With the muted increase in U.S. yields and the steep slide in the Nikkei overnight, the Japanese Yen traded higher against most of the major currencies. The sell-off in the Nikkei was largely attributed to the weakness in U.S. stocks on Wednesday but news that foreign investors dumped Japanese equities in size during the week ending March 14 also contributed to the weakness. The 1.1 trillion yen liquidation of Japanese stocks marked the largest one-week sale ever. One month certainly does not make a trend but such significant selling cannot be ignored. With the consumption tax poised to increase in just a few weeks, investors could be bailing in anticipation of weaker economic activity.

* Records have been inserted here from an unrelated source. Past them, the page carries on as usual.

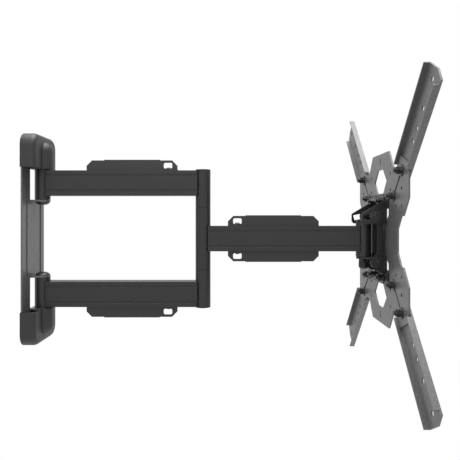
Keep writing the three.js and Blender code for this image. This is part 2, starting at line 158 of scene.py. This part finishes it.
def grained(name, dark, light, grain_mm, roughness, bump_mm, metallic=0.0, stretch=(1, 1, 1)):
    """A coated, moulded or plated surface: mottled colour, uneven gloss and a fine grain."""
    material = bpy.data.materials.new(name)
    material.use_nodes = True
    tree = material.node_tree
    shader = tree.nodes["Principled BSDF"]
    place = add_node(tree, "ShaderNodeTexCoord")
    turn = add_node(tree, "ShaderNodeMapping", {"Vector": place.outputs["Object"]}, Scale=stretch)
    fine = add_node(tree, "ShaderNodeTexNoise", {"Vector": turn.outputs[0]}, Detail=2.0)
    fine.inputs["Scale"].default_value = 1 / (grain_mm * MM)
    broad = add_node(tree, "ShaderNodeTexNoise", {"Vector": place.outputs["Object"]}, Detail=3.0)
    broad.inputs["Scale"].default_value = MOTTLE_PER_METRE
    ramp = add_node(tree, "ShaderNodeValToRGB", {"Fac": fine.outputs["Fac"]})
    for stop, position, colour in zip(ramp.color_ramp.elements, RAMP_ENDS, (dark, light)):
        stop.position = position
        stop.color = linear(colour)
    gloss = add_node(tree, "ShaderNodeMapRange", {"Value": broad.outputs["Fac"]})
    gloss.inputs["To Min"].default_value = roughness - SMOOTHER_BY
    gloss.inputs["To Max"].default_value = roughness + ROUGHER_BY
    bump = add_node(tree, "ShaderNodeBump", {"Height": fine.outputs["Fac"]}, Strength=0.5)
    bump.inputs["Distance"].default_value = bump_mm * MM
    tree.links.new(ramp.outputs["Color"], shader.inputs["Base Color"])
    tree.links.new(gloss.outputs["Result"], shader.inputs["Roughness"])
    tree.links.new(bump.outputs["Normal"], shader.inputs["Normal"])
    shader.inputs["Metallic"].default_value = metallic
    return material


def owner(node):
    """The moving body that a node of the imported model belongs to."""
    bodies = frame["record"]["behaviour"]["bodies"]
    return next(body for body, members in bodies.items() if node in members)


WELD_MM = 0.002
FLAT_DEGREES = 0.6
EDGE_SEGMENTS = 2


def finish_edges(node, material, edge_mm, crease=32):
    """Makes the finished piece from a welded copy of the CAD node: rounded edges, smooth curves."""
    bpy.ops.object.select_all(action="DESELECT")
    source = frame["nodes"][node]
    source.select_set(True)
    bpy.context.view_layer.objects.active = source
    bpy.ops.object.duplicate()
    piece = bpy.context.object
    piece.name = node + "_finish"
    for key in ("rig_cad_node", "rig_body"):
        del piece[key]
    bpy.ops.object.mode_set(mode="EDIT")
    bpy.ops.mesh.select_all(action="SELECT")
    bpy.ops.mesh.remove_doubles(threshold=WELD_MM * MM)
    bpy.ops.mesh.dissolve_limited(angle_limit=math.radians(FLAT_DEGREES))
    bpy.ops.object.mode_set(mode="OBJECT")
    bevel = piece.modifiers.new("rounded_edges", "BEVEL")
    bevel.width = edge_mm * MM
    bevel.segments = EDGE_SEGMENTS
    bevel.limit_method = "ANGLE"
    bevel.angle_limit = math.radians(crease)
    bevel.use_clamp_overlap = True
    bpy.ops.object.modifier_apply(modifier=bevel.name)
    bpy.ops.object.shade_smooth_by_angle(angle=math.radians(crease))
    level = piece.modifiers.new("flat_faces_stay_flat", "WEIGHTED_NORMAL")
    level.keep_sharp = True
    bpy.ops.object.modifier_apply(modifier=level.name)
    piece.data.materials.clear()
    piece.data.materials.append(material)
    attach(piece, owner(node))
    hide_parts(node)
    return piece


# The coat has a slight metallic sheen, and turns pale at a shallow angle.
# Its grain is drawn at 1.4 mm, coarser than real powder coat, so that it shows.
plate_coat = grained("textured_powder_coat", "#525253", "#6c6c6d", 1.4, 0.34, 0.02, metallic=0.35)
finish_edges("wall_plate", plate_coat, 0.5)

# ---- End covers ----
# Two moulded ABS shells that snap over the ends of the wall plate and hide its screws.
# A spark-eroded mould gives them an even matt grain, drawn at 1.1 mm, coarser than real, so that it shows.
cover_plastic = grained("grained_abs", "#1c1c1d", "#272728", 1.1, 0.42, 0.03)
for end in ("upper", "lower"):
    finish_edges(f"{end}_cover", cover_plastic, 0.6, crease=40)

# ---- Hinge bolts and nuts ----
# Dome-head steel bolts through the lugs, black zinc plated, with bright zinc nuts under the covers.
# Plating keeps a metal glint, dark or pale. Its mottle is drawn at 1 mm, coarser than real, so that it shows.
black_zinc = grained("black_zinc_plating", "#343436", "#4e4e51", 1.0, 0.26, 0.02, metallic=0.85)
bright_zinc = grained("bright_zinc_plating", "#9a9c9f", "#b8babd", 1.0, 0.30, 0.02, metallic=1.0)
for end in ("upper", "lower"):
    finish_edges(f"{end}_hinge_bolt", black_zinc, 0.3)
    finish_edges(f"{end}_hinge_nut", bright_zinc, 0.4)

# ---- Arms ----
# Extruded aluminium box sections with grooves along their faces, powder coated.
# The coat's grain is drawn out a little along the extrusion, at 1.2 mm, coarser than real, so that it shows.
ALONG_ARM = (0.35, 1, 1)
arm_coat = grained("satin_powder_coat", "#1a1a1b", "#242425", 1.2, 0.36, 0.02, stretch=ALONG_ARM)
# The groove walls that face up get a pale metallic colour: a painted highlight for light from above on the
# lips.
lip_painted_highlight = grained(
    "painted_highlight_groove_lip", "#77777a", "#939396", 1.2, 0.30, 0.02, metallic=0.8, stretch=ALONG_ARM
)
LIP_MARGIN = 2 * MM
SKIN_DEPTH = 1.6 * MM
FACES_UP = 0.5


def paint_lip_highlights(arm, low, high):
    """Paints the groove walls that face up, in the two side faces, pale: a painted highlight for light from
    above.
    """
    arm.data.materials.append(lip_painted_highlight)
    for face in arm.data.polygons:
        inside = low.z + LIP_MARGIN < face.center.z < high.z - LIP_MARGIN
        outer_skin = abs(face.center.y) > high.y - SKIN_DEPTH
        # Only faces pointing up get the pale painted highlight.
        if inside and outer_skin and face.normal.z > FACES_UP:
            face.material_index = 1


for node in ("upper_first_arm", "lower_first_arm", "second_arm"):
    paint_lip_highlights(finish_edges(node, arm_coat, 0.35), *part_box(node))

# ---- Hinge barrels ----
# Cast barrels, turned true and pressed into the arm ends.
# They are powder coated with the arms, so they have the same satin skin.
for end in ("upper", "lower"):
    finish_edges(f"{end}_wall_barrel", arm_coat, 0.5)
    finish_edges(f"{end}_post_barrel", arm_coat, 0.5)
finish_edges("elbow_barrel", arm_coat, 0.5)
finish_edges("head_barrel", arm_coat, 0.5)

# ---- Elbow shaft, washers and post caps ----
# A ground steel shaft in nylon thrust washers, closed at each end by a pressed nylon cap.
# Nylon is nearly black and dull, with a faint grain drawn at 0.9 mm, coarser than real, so that it shows.
black_nylon = grained("black_nylon", "#0e0e0e", "#181818", 0.9, 0.48, 0.02)
finish_edges("elbow_shaft", bright_zinc, 0.3)
for end in ("upper", "lower"):
    finish_edges(f"{end}_elbow_washer", black_nylon, 0.1)
    finish_edges(f"{end}_post_cap", black_nylon, 0.6)

# ---- Cable clips ----
# Moulded ABS channels with a hooked lip that holds the cables, in the covers' grained plastic.
# Each is fixed to its arm by one small plated screw.
for end in ("upper", "lower"):
    for clip, screw in (("cable_clip", "clip_screw"), ("second_clip", "second_clip_screw")):
        finish_edges(f"{end}_{clip}", cover_plastic, 0.4)
        finish_edges(f"{end}_{screw}", black_zinc, 0.15)

# ---- Swivel bracket ----
# A channel folded from steel plate that turns on the head barrel, with a bolt and nut, and a cap below.
# Its black powder coat is darker than the plates', with a grain drawn at 1.1 mm so that it shows.
bracket_coat = grained("black_powder_coat", "#0f0f10", "#1a1a1b", 1.1, 0.38, 0.03)
finish_edges("swivel_bracket", bracket_coat, 0.4)
finish_edges("swivel_bolt", black_zinc, 0.3)
finish_edges("swivel_nut", black_zinc, 0.4)
finish_edges("swivel_cap", black_nylon, 0.4)

# ---- Tilt and pivot bolts ----
# Flanged hexagon bolts: the upper pair clamps the slots, the lower pair is the tilt pivot.
# They are steel with the hinge bolts' black zinc plating, and each has its own nut.
for side in ("near", "far"):
    for piece in ("tilt_bolt", "tilt_nut", "pivot_bolt", "pivot_nut"):
        finish_edges(f"{side}_{piece}", black_zinc, 0.35)

# ---- Tilt brackets ----
# Steel plate with two ears folded out on each, the upper pair with a curved slot for the tilt.
# Both are bolted to the screen plate, and have the swivel bracket's black coat.
for end in ("upper", "lower"):
    finish_edges(f"{end}_tilt_bracket", bracket_coat, 0.4)

# ---- Screen plate and diagonal arms ----
# Pressed steel plate pierced with screen hole patterns, and four folded channels bolted to it.
# They have the wall plate's textured coat.
finish_edges("screen_plate", plate_coat, 0.4)
for end in ("upper", "lower"):
    for side in ("near", "far"):
        finish_edges(f"{end}_{side}_screen_arm", plate_coat, 0.4)
        for bolt in ("inner", "outer", "bracket"):
            finish_edges(f"{end}_{side}_{bolt}_bolt", black_zinc, 0.35)
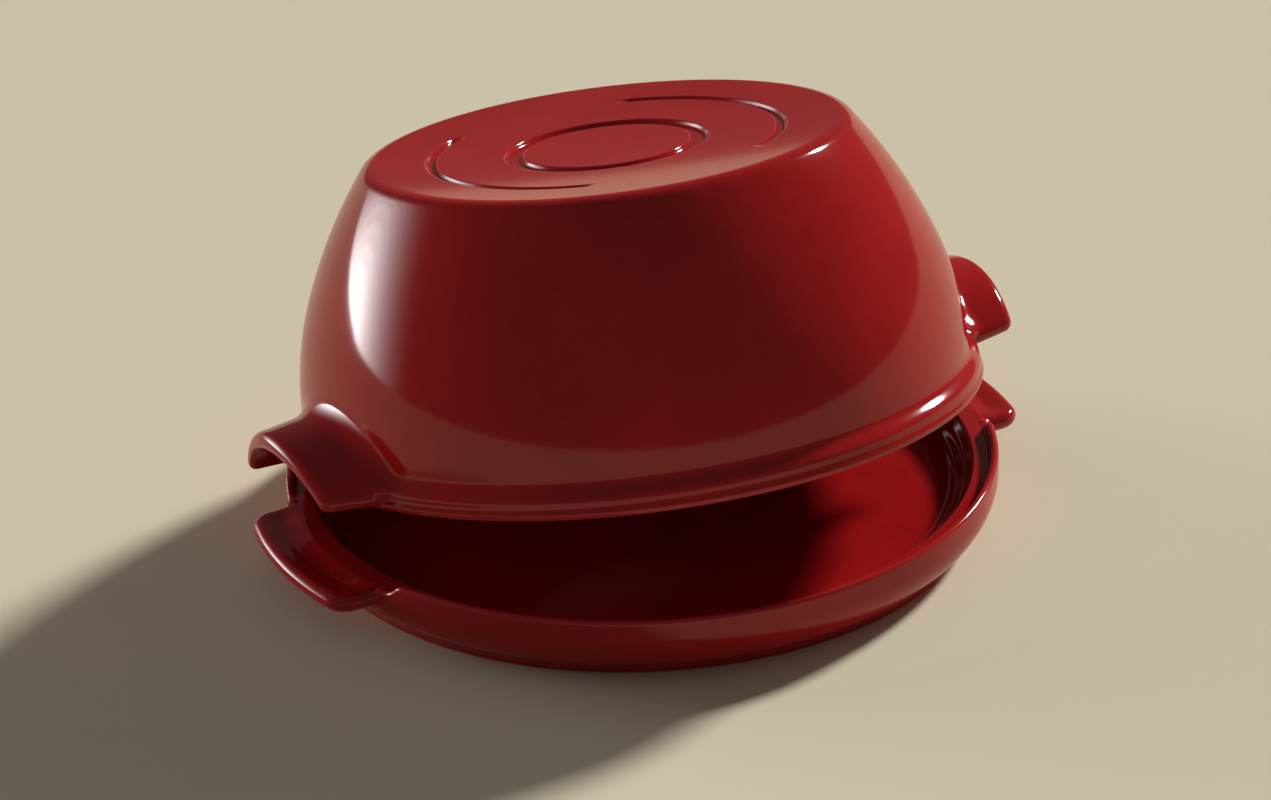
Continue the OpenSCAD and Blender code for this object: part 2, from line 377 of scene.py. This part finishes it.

Of course the Japanese government is confident that the economy will be able to withstand the tax increase and bounce back strongly. Given the rise in convenience store sales last month they could right. The Japanese on the other hand were net buyers of foreign bonds but sellers of foreign stocks. Although BoJ Governor Kuroda said on Wednesday that the hurdle for additional easing is high, today he indicated that the central bank will continue easing until 2% inflation is stable and would adjust policy without hesitation if needed.